How to Repair a Table Saw Arbor How to Repair a Table Saw Arbor

What You'll Need
Scrap lumber
Permanent market
Sand paper
Saw blade
Table saw

If you experience a problem with your table saw, the trouble might be rooted in the saw arbor. To determine whether there is a problem with the arbor, test the saw to see if there is a wobble when you use it. If this is the case, follow the steps below to repair the arbor of the table saw.

Step 1 – Finding the Problem

To fix the arbor and the problem, you need to determine the source of the problem. First purchase and install a new finishing blade, and start cutting into a piece of lumber. You will not need to cut far into the lumber; a millimeter or so will do just fine. To check for a wobble, run the same piece of lumber back against the blade, and switch the blade into the on position. Watch the blade to see in what rotation the blade rubs the piece of lumber. You may need to do this several times.

Step 2 – Marking the Arbor

Once you discover which part of the blade rubs against the wood the most, you want to mark this area on the arbor shaft. Then loosen the nut on the blade, turn the blade about a quarter turn and tighten the bolt again. Now following the instructions from step one, check to see where the blade now rubs the lumber. If the rub is staying in roughly the same location, then there is a problem with your arbor. If not, you may need to replace the blade. If there is a problem with the arbor, move on to Step 3.

Step 3 – Truing the Arbor Flange

To correct the problem with your arbor, you may need to turn the arbor flange. The arbor flange itself is a small piece of stamped metal that may or may not be flat. If the flange is not flat, that is what could be causing some problems in the saw.

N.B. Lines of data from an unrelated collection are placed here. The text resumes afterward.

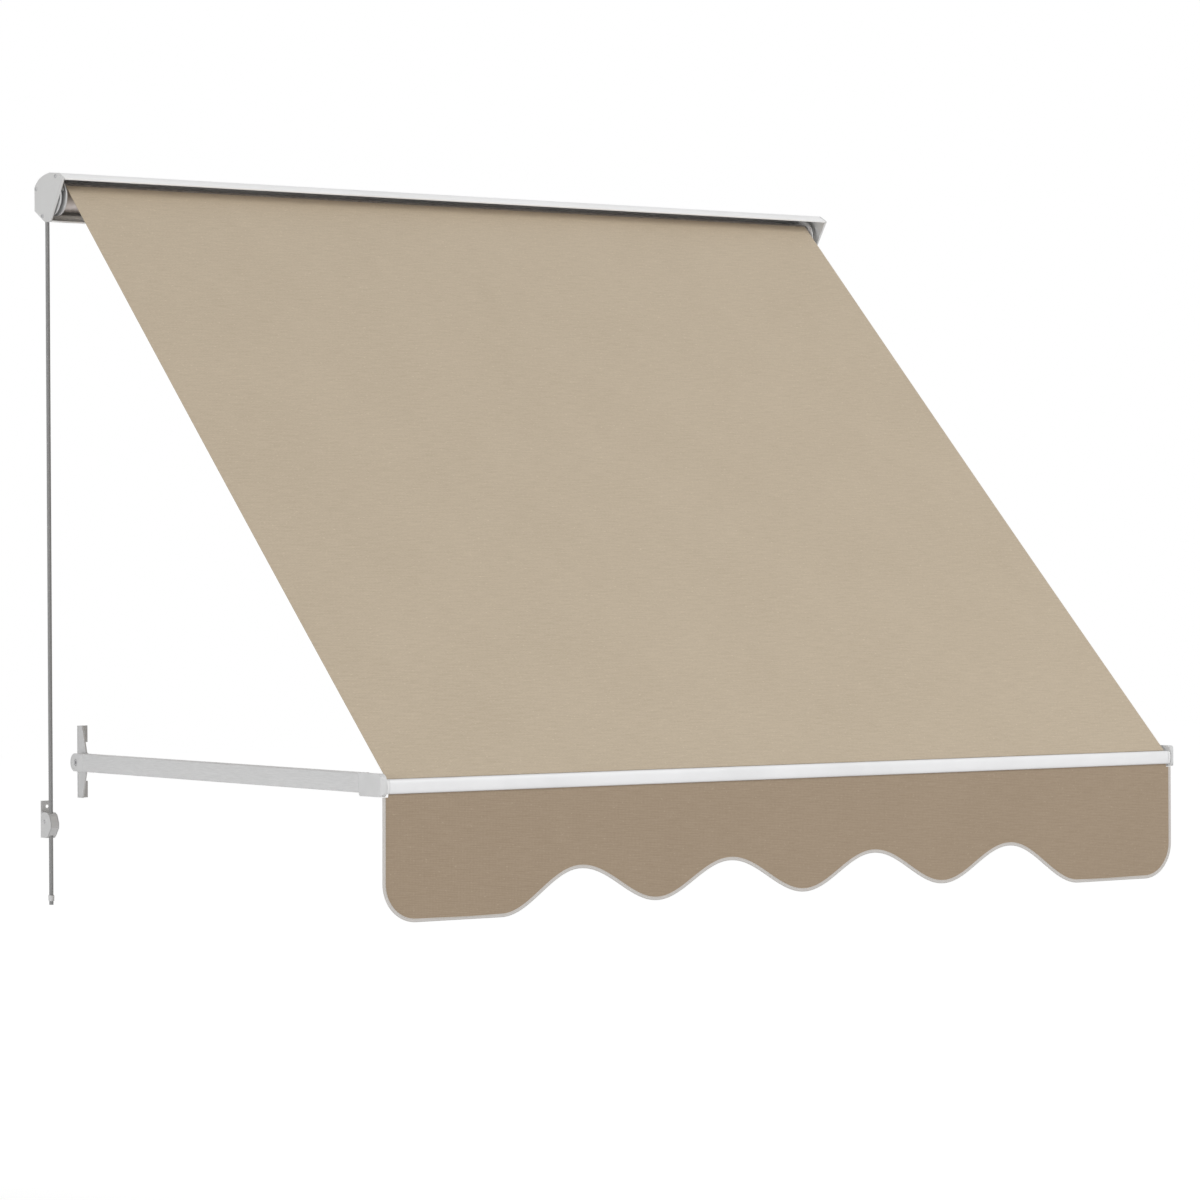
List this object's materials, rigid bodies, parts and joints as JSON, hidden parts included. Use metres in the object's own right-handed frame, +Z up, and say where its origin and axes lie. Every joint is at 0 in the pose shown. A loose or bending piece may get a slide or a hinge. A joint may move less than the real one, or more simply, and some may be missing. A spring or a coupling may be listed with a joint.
{
  "type": "window_awning",
  "caption": "Drop-arm window awning with a cassette head, fabric roller, taut beige canopy, scalloped valance, swinging side arms and a pull cord",
  "frame": {"origin": "On the head casing's flat back, at mid width and at the height of the roller's axis", "axes": "+Y into the wall, square to the casing's flat back; X along the width; Z up, with the awning standing out towards -Y"},
  "size_m": [1.2248, 0.786, 0.9201],
  "materials": {
    "casing_enamel": "Satin white powder coat on extruded aluminium",
    "plate_enamel": "Pale grey powder coat on pressed metal",
    "arm_aluminium": "Brushed and anodised, fine grain along the arm",
    "grey_moulding": "Pale grey moulded plastic with a fine texture",
    "roller_steel": "Galvanised tube, dull",
    "zinc_plate": "Zinc plated, slightly dull",
    "canopy_canvas": "Plain beige woven acrylic canvas, matt",
    "valance_canvas": "The canopy's canvas, in its own shade",
    "binding_tape": "Pale grey woven binding, rolled to a round edge",
    "cord_braid": "Grey braided polyester cord",
    "welt_plastic": "Extruded welt cord"
  },
  "bodies": {
    "head": {"cord": "cord_braid", "cord_tip": "grey_moulding", "end_plate_left": "plate_enamel", "end_plate_right": "plate_enamel", "head_casing": "casing_enamel", "lock_bracket": "plate_enamel", "lock_housing": "grey_moulding", "lock_pin": "zinc_plate", "pivot_bolt_left": "zinc_plate", "pivot_bolt_right": "zinc_plate", "pivot_nut_left": "zinc_plate", "pivot_nut_right": "zinc_plate", "pivot_washer_left": "zinc_plate", "pivot_washer_right": "zinc_plate", "plate_screw_left_1": "zinc_plate", "plate_screw_left_2": "zinc_plate", "plate_screw_left_3": "zinc_plate", "plate_screw_right_1": "zinc_plate", "plate_screw_right_2": "zinc_plate", "plate_screw_right_3": "zinc_plate", "roller_pin_left": "zinc_plate", "roller_pin_right": "zinc_plate", "wall_bracket_left": "plate_enamel", "wall_bracket_right": "plate_enamel"},
    "left_arm": {"arm_tube_left": "arm_aluminium", "arm_wall_cap_left": "grey_moulding", "arm_front_fitting_left": "grey_moulding"},
    "right_arm": {"arm_tube_right": "arm_aluminium", "arm_wall_cap_right": "grey_moulding", "arm_front_fitting_right": "grey_moulding"},
    "roller": {"roller_tube": "roller_steel", "cord_spool": "grey_moulding", "roller_plug_right": "grey_moulding", "cord_windings": "cord_braid", "roller_bush_left": "grey_moulding", "roller_bush_right": "grey_moulding", "canopy_welt_rear": "welt_plastic"},
    "canopy": {"canopy": "canopy_canvas"},
    "front_bar": {"front_bar": "casing_enamel", "bar_end_plug_left": "grey_moulding", "bar_end_plug_right": "grey_moulding", "bar_pivot_pin_left": "zinc_plate", "bar_pivot_pin_right": "zinc_plate", "canopy_welt_front": "welt_plastic", "valance": "valance_canvas", "valance_piping": "binding_tape", "valance_welt": "welt_plastic"},
    "lock_cam": {"lock_cam": "zinc_plate"}
  },
  "joints": [
    {"name": "left_arm_swing", "type": "hinge", "parent": "head", "child": "left_arm", "pos_m": [-0.5555, -0.0214, -0.7111], "axis": [-1, 0, 0], "range_deg": [0, 75]},
    {"name": "right_arm_swing", "type": "hinge", "parent": "head", "child": "right_arm", "pos_m": [0.5555, -0.0214, -0.7111], "axis": [-1, 0, 0], "range_deg": [0, 75]},
    {"name": "front_bar_tilt", "type": "hinge", "parent": "left_arm", "child": "front_bar", "pos_m": [-0.5925, -0.748, -0.7111], "axis": [-1, 0, 0], "range_deg": [-75, 0]},
    {"name": "roller_spin", "type": "hinge", "parent": "head", "child": "roller", "pos_m": [0, -0.0355, 0], "axis": [-1, 0, 0], "range_deg": [0, 2480]},
    {"name": "canopy_swing", "type": "hinge", "parent": "head", "child": "canopy", "pos_m": [0, -0.0355, 0], "axis": [-1, 0, 0], "range_deg": [0, 37.6], "deforming": ["canopy"]},
    {"name": "lock_cam_turn", "type": "hinge", "parent": "head", "child": "lock_cam", "pos_m": [-0.6011, -0.009, -0.7852], "axis": [-1, 0, 0], "range_deg": [0, 25]}
  ],
  "couplings": [
    {"joint": "right_arm_swing", "follows": "left_arm_swing", "ratio": 1},
    {"joint": "front_bar_tilt", "follows": "left_arm_swing", "ratio": -1},
    {"joint": "roller_spin", "follows": "left_arm_swing", "ratio": 33.03},
    {"joint": "canopy_swing", "follows": "left_arm_swing", "ratio": 0.5007}
  ]
}
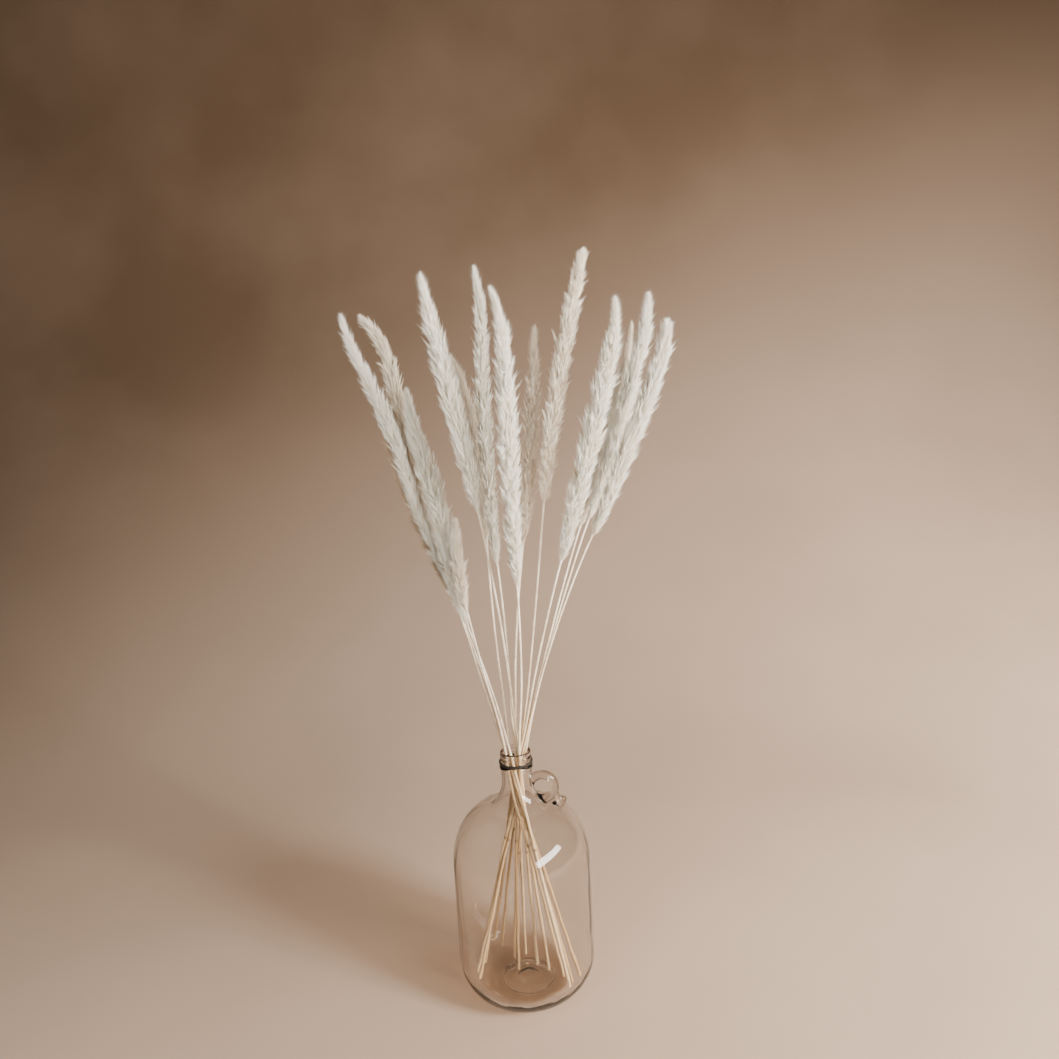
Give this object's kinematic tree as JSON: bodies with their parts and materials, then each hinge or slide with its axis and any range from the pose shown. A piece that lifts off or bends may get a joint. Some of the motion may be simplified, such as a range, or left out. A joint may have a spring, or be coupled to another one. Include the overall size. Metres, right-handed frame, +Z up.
{
  "type": "pampas grass bunch in a glass jug",
  "caption": "Bunch of dried pampas grass, its bare stems crossing in the neck of a clear glass jug with a finger ring and its feathery cream plumes fanning out above.",
  "frame": {"origin": "centre of the jug's flat base, on the surface it stands on", "axes": "+Z up along the jug's axis, +X to the side of the finger ring, +Y to the back"},
  "size_m": [0.3524, 0.1905, 0.8215],
  "materials": {
    "clear_glass": "clear pressed glass with a faint grey-brown tint, smooth and glossy",
    "black_band": "thin black plastic band, satin",
    "dried_stem": "dried grass culm, pale straw with fine length-wise fibres, duller at the joints",
    "cream_plume": "silky dried plume, ivory white, matt with a soft sheen",
    "warm_plume": "silky dried plume, warm cream, matt with a soft sheen"
  },
  "bodies": {
    "root": {"jug": "clear_glass", "finger_ring": "clear_glass", "neck_band": "black_band", "stem_01": "dried_stem", "stem_02": "dried_stem", "stem_03": "dried_stem", "stem_04": "dried_stem", "stem_05": "dried_stem", "stem_06": "dried_stem", "stem_07": "dried_stem", "stem_08": "dried_stem", "stem_09": "dried_stem", "stem_10": "dried_stem", "stem_11": "dried_stem", "stem_12": "dried_stem", "stem_13": "dried_stem", "stem_14": "dried_stem", "plume_01": "cream_plume", "plume_02": "warm_plume", "plume_03": "cream_plume", "plume_04": "warm_plume", "plume_05": "cream_plume", "plume_06": "warm_plume", "plume_07": "cream_plume", "plume_08": "cream_plume", "plume_09": "warm_plume", "plume_10": "warm_plume", "plume_11": "cream_plume", "plume_12": "warm_plume", "plume_13": "cream_plume", "plume_14": "cream_plume"}
  },
  "joints": []
}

Check to make sure that your flange is flat. To do this, place the flange on a flat surface, push along the edge of the flange; if it rocks, then it isn’t flat  If you find that the flange isn’t flat, place the flange on top of some sandpaper and begin moving the flange back and forth. The movement of the flange on the sandpaper will grind the side of the it flat. When doing this you will need to apply the pressure to the middle of the disc. Check frequently to see if the flange is now flat or if more grinding is needed.

Replace the arbor flange, and then test the saw again. If the wobble is still present, you may need to replace the blade or the arbor flange.

Got a New Project You're Proud of?

Post it on Your Projects!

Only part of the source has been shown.